Baraut Assembly constituency is one of the 403 constituencies of the Uttar Pradesh Legislative Assembly, India. It is a part of the Bagpat district and one of the five assembly constituencies in the Bagpat Lok Sabha constituency. First election in this assembly constituency was held in 1952 after the "DPACO (1951)" (delimitation order 1951) was passed in 1951. After the 1969 elections, the constituency was dissolved. In 2008, when the "Delimitation of Parliamentary and Assembly Constituencies Order, 2008" was passed, the constituency was constituted again and elections were held in 2012. The constituency is assigned identification number 51.

History

First election in this assembly constituency was held in 1952 after the "SPACE (1951)" (delimitation order 1951) was passed in 1951.

In 1952, Umrao Dutta Ved won the elections and
became the first MLA (Member of Legislative Assembly) of Baraut.

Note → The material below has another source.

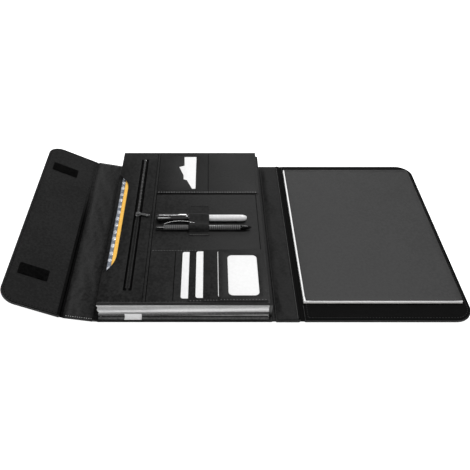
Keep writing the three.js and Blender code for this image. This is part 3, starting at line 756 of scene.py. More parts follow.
def gussetRelief(x, y):
    left = gussetSettings["left"]
    right = gussetSettings["right"]
    fade = gussetSettings["fade"]
    nearEnd, farEnd = boxOf("gusset")[2:4]
    share = (x - left) / (right - left)
    long = noise.noise(Vector((x * 0.10 + y * 0.02, y * 0.018, 1.3)))
    short = noise.noise(Vector((x * 0.2 - y * 0.06, y * 0.07, 7.7)))
    wrinkles = -gussetSettings["dip"] * math.sin(math.pi * share)
    wrinkles -= gussetSettings["wrinkle"] * (long + 0.3) - 0.2 * short
    wrinkles *= smooth((right - x) / fade) * smooth((y - nearEnd) / fade) * smooth((farEnd - y) / fade)
    fromFlap = (x - left) / gussetSettings["grooveWidth"]
    if fromFlap >= 1:
        return wrinkles
    return wrinkles * smooth(fromFlap) - gussetEdgeDrop(y) * (1 - fromFlap) ** 2


def gussetRows(settings, z, pitch=0):
    # Stitches along the gusset's near and far edges
    y0, y1 = boxOf("gusset")[2:4]
    bm = bmesh.new()
    for y in (y0 + settings["stitchInset"], y1 - settings["stitchInset"]):
        addStitchRow(bm, (settings["left"] + 3, y, z), (settings["right"] - 1, y, z), pitch)
    turnAboutJoint(bm, "gusset_fold", gussetTilt)
    return bm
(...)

In 1957, Umrao Dutta Ved retired from active politics and doing election campaigning for Acharya Dipankar. Acharya Dipankar won the election in 1957 with help of Umrao Dutt Ved.

In 1962, Indian National Congress candidate Mool Chand Shastri won the election and became a Member of Legislative Assembly.

In 1967, Mool Chand Shastri lost the election to Acharya Dipankar, but in April 1968, Acharya Dipankar died and from April 1968 to Feb. 1969 the legislative constituency worked under governor rule.

In 1969, Indian National Congress Candidate Vikram Singh won the election.
After the election of 1969, The Election Commission of India dissolved the constituency. But in 2008, when the "Delimitation of Parliamentary and Assembly Constituencies Order, 2008" was passed, the constituency was constituted again, and Legislative  Assembly elections were held in 2012.

In 2012, Lokesh Dixit won the Legislative elections.

In 2017, Krishan Pal Malik defeated Lokesh Dixit and became the Member of Legislative Assembly from Baraut.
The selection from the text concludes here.